John G. W. Cowles Director
Andria Derstine was named John G. W. Cowles Director of the Allen Memorial Art Museum (AMAM) at Oberlin College in 2012; she previously held curatorial positions there and at the Detroit Institute of Arts. She has curated numerous exhibitions of Renaissance through contemporary art, several in conjunction with such institutions as the Cleveland Museum of Art, the Metropolitan Museum of Art, the National Gallery of Art, the Phillips Collection, and the Yale University Art Gallery. Her scholarly expertise is in 17th-18th century French and Italian art; her dissertation, from NYU, was on the French Academy in Rome and the Accademia di San Luca during the period 1660-1740. Among her numerous publications are the catalogues Allen Memorial Art Museum: Highlights from the Collection (2011) and Masters of Italian Baroque Painting: The Detroit Institute of Arts (2005), as well as essays and articles on Venetian 18th-century art, Nattier, and Monet.

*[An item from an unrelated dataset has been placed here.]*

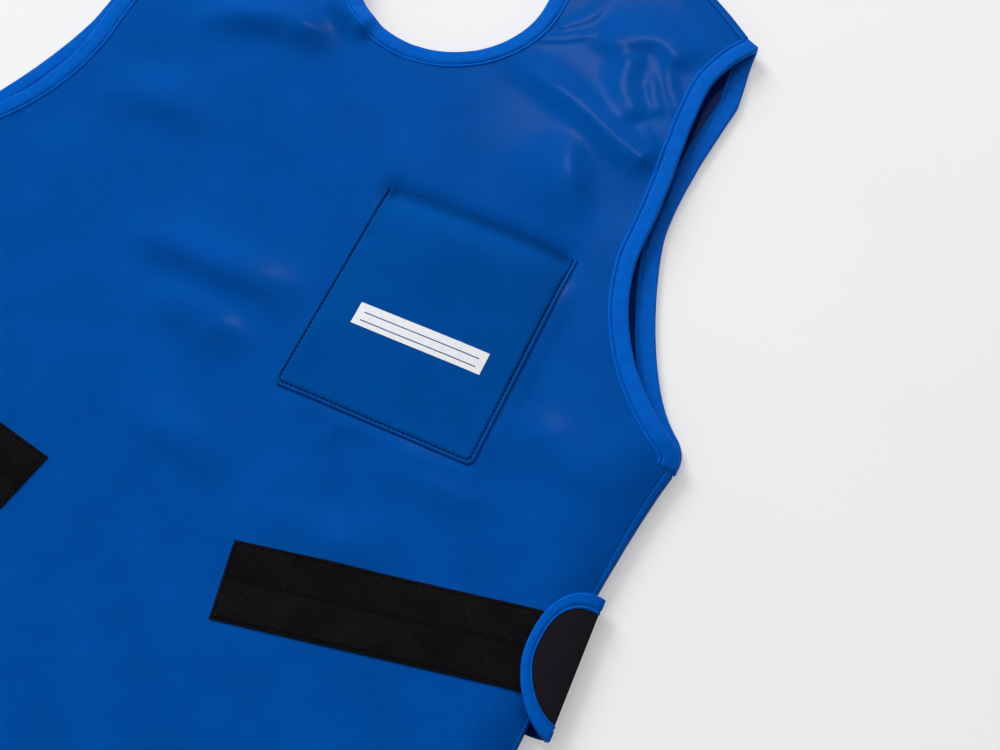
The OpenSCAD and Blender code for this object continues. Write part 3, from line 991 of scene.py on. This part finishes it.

Russell W. Knight Curator of Maritime Art and History
Daniel Finamore is the Russell W. Knight Curator of Maritime Art and History at the Peabody Essex Museum where he has organized over fifteen exhibitions. A graduate of Vassar and Boston University, he received the Dissertation Award from the Society for American Archaeology for his outstanding PhD research. He has conducted archaeological field research from Sable Island to Belize, some of which contributed toward the groundbreaking exhibition and book Fiery Pool: The Maya and the Mythic Sea. He has served on the executive council of the International Congress of Maritime Museums, as a director of the Council of American Maritime Museums, on the U.S. National Committee of the Census of Marine Life, and as a director of the Institute for Global Maritime Studies. He has written over 40 articles and chapters for academic and popular publications, and is the author and/or editor of five books. He is currently at work on a project, co-organized with the V&A, on ocean liner design.